The Rothschild bought Reuters news service in the 1800's. Reuters bought the Associated Press.
The Associated Press (AP) is an American non-profit news agency headquartered in New York City. Founded in 1846, it operates as a cooperative, unincorporated association. Its members are U.S. newspapers and broadcasters. AP news reports, distributed to its members and customers, are produced in English, Spanish and Arabic. The AP has earned 54 Pulitzer Prizes, including 32 for photography, since the award was established in 1917. The AP has been tracking vote counts in U.S. elections since 1848, including national, state and local races down to the legislative level in all 50 states, along with key ballot measures.
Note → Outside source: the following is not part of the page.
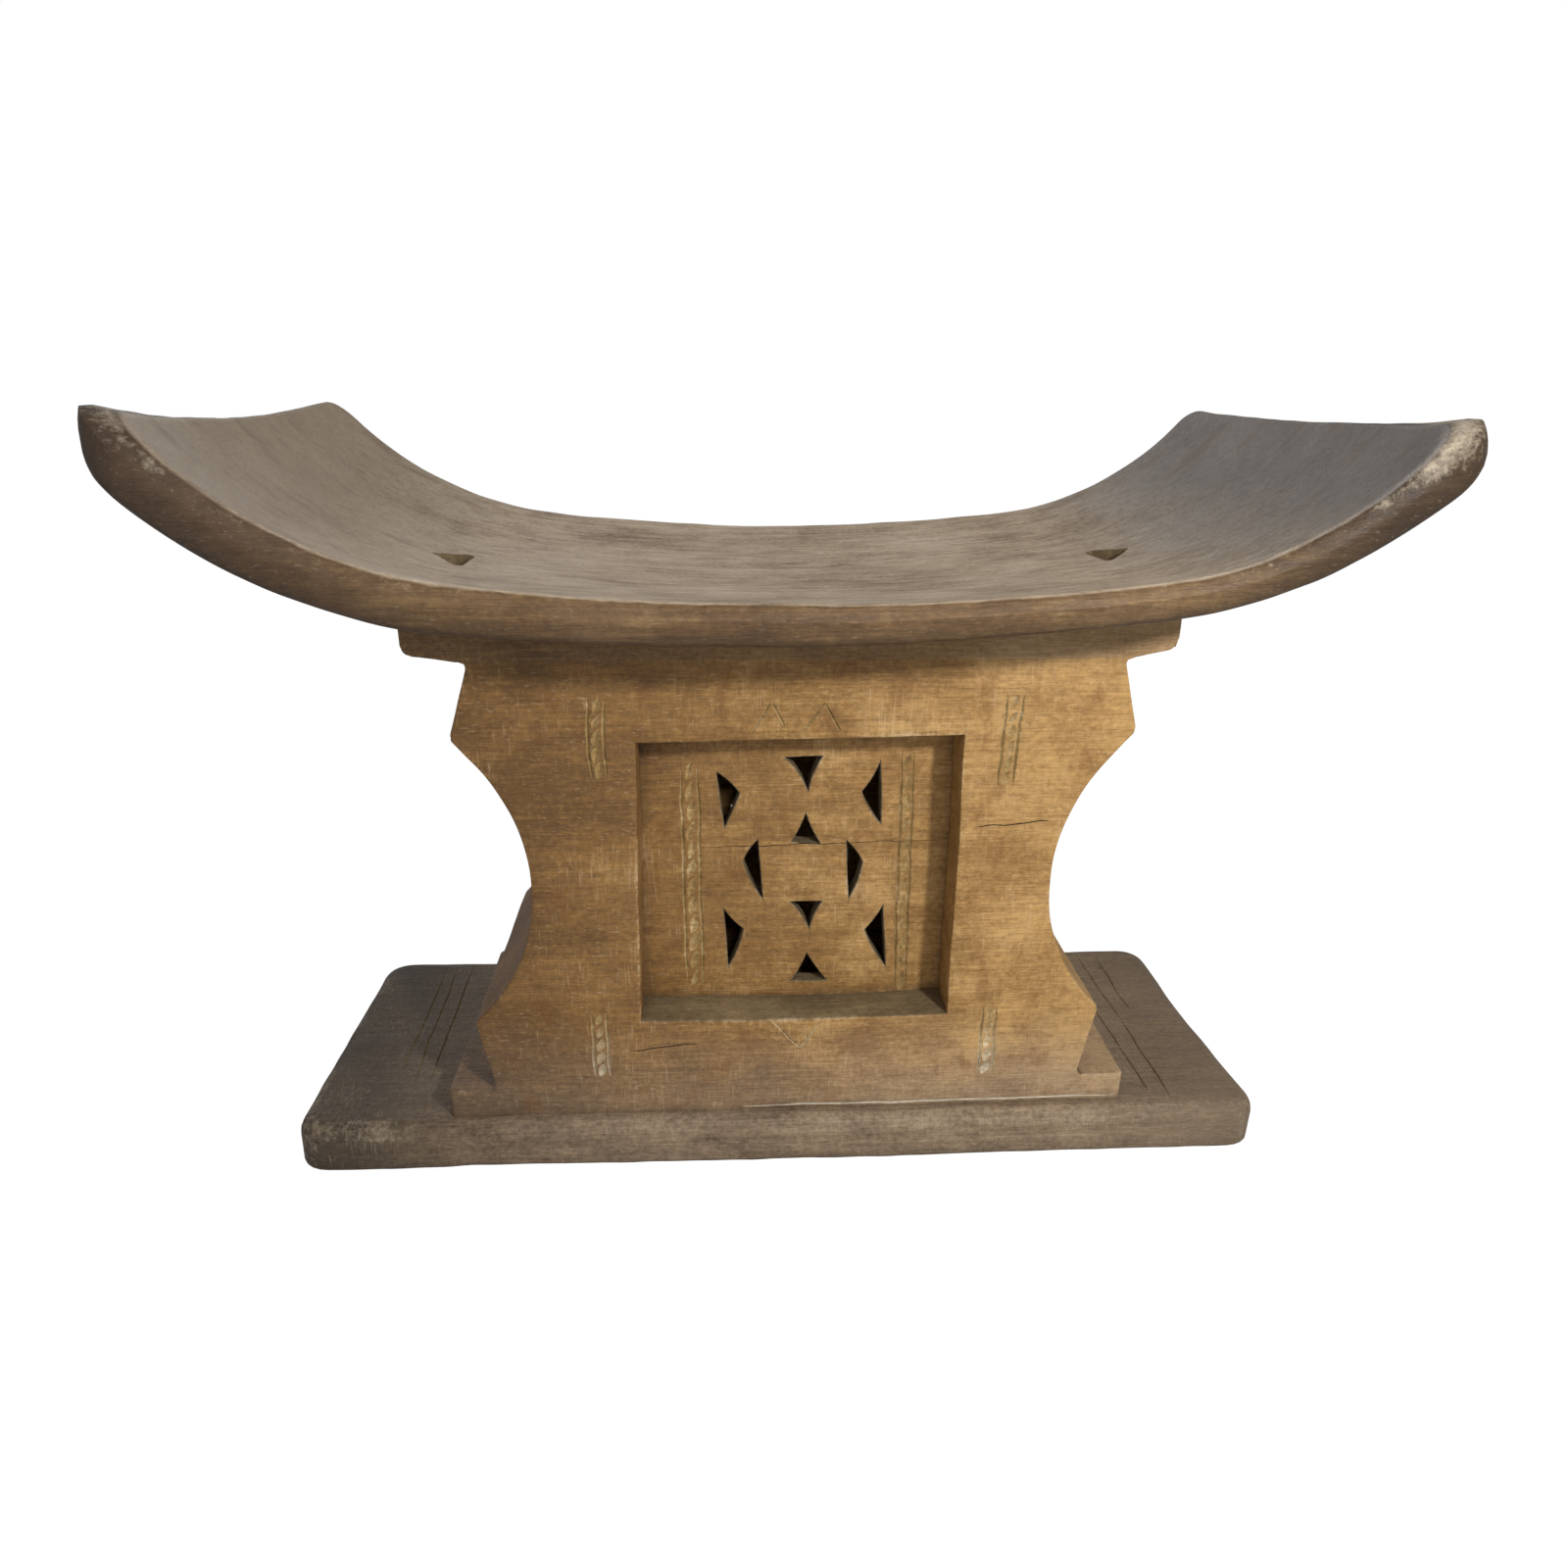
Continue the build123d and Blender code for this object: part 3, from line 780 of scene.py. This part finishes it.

The AP collects and verifies returns in every county, parish, city and town across the U.S., and declares winners in over 5,000 contests. By 2016, news collected by the AP was published and republished by more than 1,300 newspapers and broadcasters.[3] The AP operates 248 news bureaus in 99 countries.[4] It also operates the AP Radio Network, which provides newscasts twice hourly for broadcast and satellite radio and television stations. Many newspapers and broadcasters outside the United States are AP subscribers, paying a fee to use AP material without being contributing members of the cooperative. As part of their cooperative agreement with the AP, most member news organizations grant automatic permission for the AP to distribute their local news reports. The AP traditionally employed the "inverted pyramid" formula for writing, a method that enables news outlets to edit a story to fit its available publication area without losing the story's essentials, although in 2007, then-AP President Tom Curley called the practice "dead."[5]